En ce vendredi ensoleillé de juin, Brioude était fébrile.

Dans les rues, sur les places, dans les cafés de cette petite ville de la Haute-Loire, les conversations allaient bon train. Le regard des gens exprimait un mélange de fierté et de fébrilité. Tout autour de la basilique Saint-Julien, des sections de clôtures métalliques, de l'équipement électronique et une nuée de gros projecteurs annonçaient un grand spectacle.

Ce n'est quand même pas tous les jours qu'une basilique inaugure de nouveaux vitraux! Et encore moins, comme ici, des pièces résolument modernes, contemporaines, voire audacieuses, portant la signature du père Kim en Joong.

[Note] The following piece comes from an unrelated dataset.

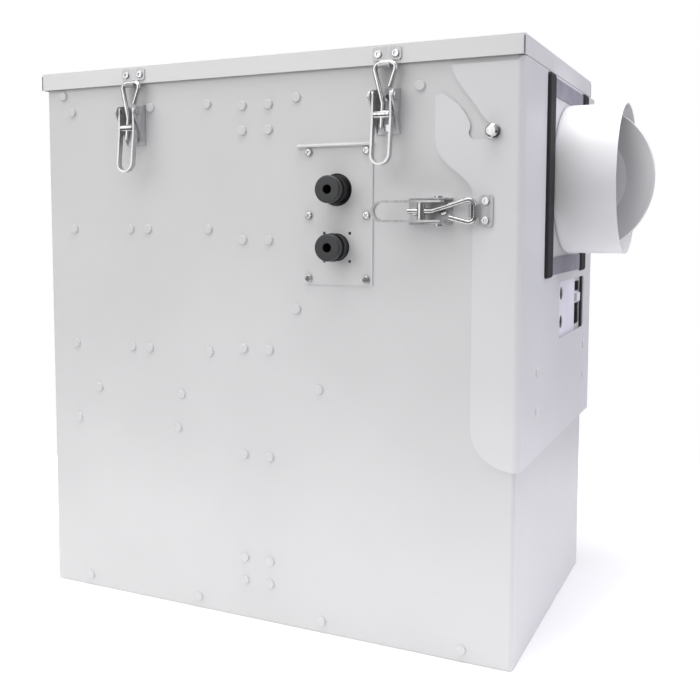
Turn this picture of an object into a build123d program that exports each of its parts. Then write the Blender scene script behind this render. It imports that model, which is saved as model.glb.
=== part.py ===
"""Sheet-metal ventilation filter unit: a box housing with a hinged lid, an end cover that
slides off over two pins, a duct spigot with a throttle ring, four over-centre latches,
two bayonet connectors and a radial fan behind a filter compartment.

Millimetres. The box has its own coordinates, with zero at the outer front left bottom
corner. The planes TOP, FRONT, BACK, LEFT and END carry them into the part's frame, whose
origin is the middle of the bounding box, at the base."""

from build123d import *
import os
from math import cos, hypot, radians, sin

# ---------------------------------------------------------------- driving dimensions
WIDTH = 556.0  # housing, along X
DEPTH = 330.0  # housing, along Y
WALL_TOP = 590.0  # top edge of the walls
HEIGHT = 600.0  # top of the lid
SHEET = 1.5
WALL_CORNER = 4.0  # outer radius of the upright corners
WALL_INNER_CORNER = 3.0  # of what nests inside the walls
RUN = 0.05  # radial clearance of a running fit
GAP = 0.3  # least gap between bodies

LID_OVERHANG = 4.0  # front, back and left
LID_OVERHANG_END = 3.4  # over the end cover
LID_SKIRT = 18.4

DUCT_Y = 196.0
DUCT_Z = 476.0
DUCT_RADIUS = 80.0
DUCT_RIM_X = 623.5
DUCT_ROOT_RADIUS = 5.0
SPINDLE_X = 581.3
SPINDLE_RADIUS = 2.5
BLADE_RADIUS = 77.0
BLADE_HOLE = 47.0
BLADE_THICK = 3.0
BLADE_ANGLE = -19.0  # about the spindle, away from lying along the duct

COVER_GAP = 0.5  # between the housing wall and the cover's flanges
COVER_END_GAP = 2.5  # between the end wall and the cover's end face
COVER_BOTTOM = 194.0
COVER_TOP = 580.5
COVER_FLANGE_TOP = 576.6
COVER_BEND = 7.0
CHANNEL_DEPTH = 30.0  # the cable channel on the back wall
CHANNEL_LEFT = 436.0
PIN_X = 530.6
PIN_Z = 513.5

CHANNEL_BOTTOM = 195.0
CHANNEL_TOP = 577.0

PAN_EDGE = 22.0  # height of the floor's turned-up edge
MOUTH_ANGLE_FOOT = 577.0
MOUTH_ANGLE_REACH = 16.0  # in from the outer faces
DUCT_WALL_OPENING = (110.0, 282.0, 390.0, 562.0)
SERVICE_OPENING = (178.0, 305.0, 308.0, 360.0)

PARTITION_X = 277.5
PARTITION_FLANGE = (252.0, 303.0)
PARTITION_RISE = (24.0, 560.0)
PARTITION_HOLE = 62.0
FAN_Y = 165.0
FAN_Z = 150.0
INLET_RADIUS = 62.5
INLET_Z = 512.0

RIVET_HEAD = 5.0
RIVET_RISE = 2.2
RIVET_SHANK = 2.4
RIVET_HOLE = 2.5
RAIL_LEVELS = (289.0, 422.0, 555.0)
RAIL_RIVETS = (36.5, 116.0, 140.0, 219.0)
PARTITION_RIVETS = (262.0, 293.0)
PARTITION_LEVELS = (41.5, 66.7, 180.5, 295.5, 411.0, 525.0, 551.0)
BASE_RIVETS = (50.4, 202.0, 354.0, 505.4)
BASE_LEVEL = 12.0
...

La ville plastronnait. Avec raison.

Les vitraux du père Kim - c'est comme ça que les gens l'appellent - n'ont rien à voir avec l'image traditionnelle que l'on se fait d'une telle oeuvre. Ils n'empruntent pas à la figuration, encore moins à l'iconographie religieuse. Ils sont comme de gigantesques coups de pinceau éparpillés spontanément sur une toile translucide. Sous la lumière du jour, leurs tons éclatent en coulées de rouges, de verts, de bleus, de jaunes d'un vif hallucinant.

«Je n'aime pas les choses descriptives, a dit le père Kim en entrevue à La Presse après avoir longuement médité, seul, dans la partie avant de la nef. Le rôle de l'art, c'est de nous aider à creuser pour retrouver le chemin du paradis.»

Il voit ainsi ses vitraux comme des guides. «Lorsqu'on entre dans une église, on entre dans la paix, a poursuivi cet artiste d'origine coréenne ordonné prêtre à 34 ans (il en a maintenant 69). C'est comme une libération. Je veux aller dans ce sens.»

À propos du caractère contemporain de son travail, il dit ne pas aller à contre-courant des éléments architecturaux des vieilles églises mais s'y fondre. «Je ne voulais pas insulter cette architecture qui est si belle, a-t-il affirmé en promenant son regard sur les pierres. Je voulais participer à la splendeur divine. Des gens m'ont dit que mes vitraux ont l'air d'être installés depuis très longtemps. C'est le plus beau compliment qu'on puisse me faire.»

Jamais statique

Le père Kim n'en était pas à sa première oeuvre. Ses vitraux contemporains ornent plusieurs édifices religieux en France et des bâtiments - religieux comme laïques - ailleurs en Europe et dans le monde.

Pour les 36 vitraux de la basilique de Brioude, il était assisté du maître verrier Bruno Loire.

L'histoire de cette basilique, qui est la plus grande église romane d'Auvergne, s'étend sur plusieurs siècles. Elle est érigée sur la tombe de Julien, un soldat romain qui, en 304 de notre ère, a été martyrisé et décapité. Dans les décennies et les siècles qui ont suivi, l'endroit est devenu un lieu de pèlerinage et de miracles. Une première église a été érigée. La construction du temple actuel remonte au XIIe siècle. La majorité des éléments sont d'origine.

Par contre, les vitraux du Moyen-Âge ont disparu, «probablement à la Révolution», croit le maire de l'endroit, Jean-Jacques Faucher.

Ce dernier reconnaît que le choix des vitraux du père Kim n'a pas, à l'origine du moins, été unanime. Mais l'idée a fait son chemin. «Cet édifice n'est pas demeuré statique durant 1000 ans, a-t-il dit. Chaque époque a apporté quelque chose.»

L'installation des vitraux constituait la dernière étape d'importants travaux de rénovation réalisés depuis 2004. Estimés à quatre millions d'euros, ils ont permis de restaurer le clocher, les bas-côtés, le porche et les parements du transept. Des fouilles menées en parallèle ont mis au jour des trésors oubliés.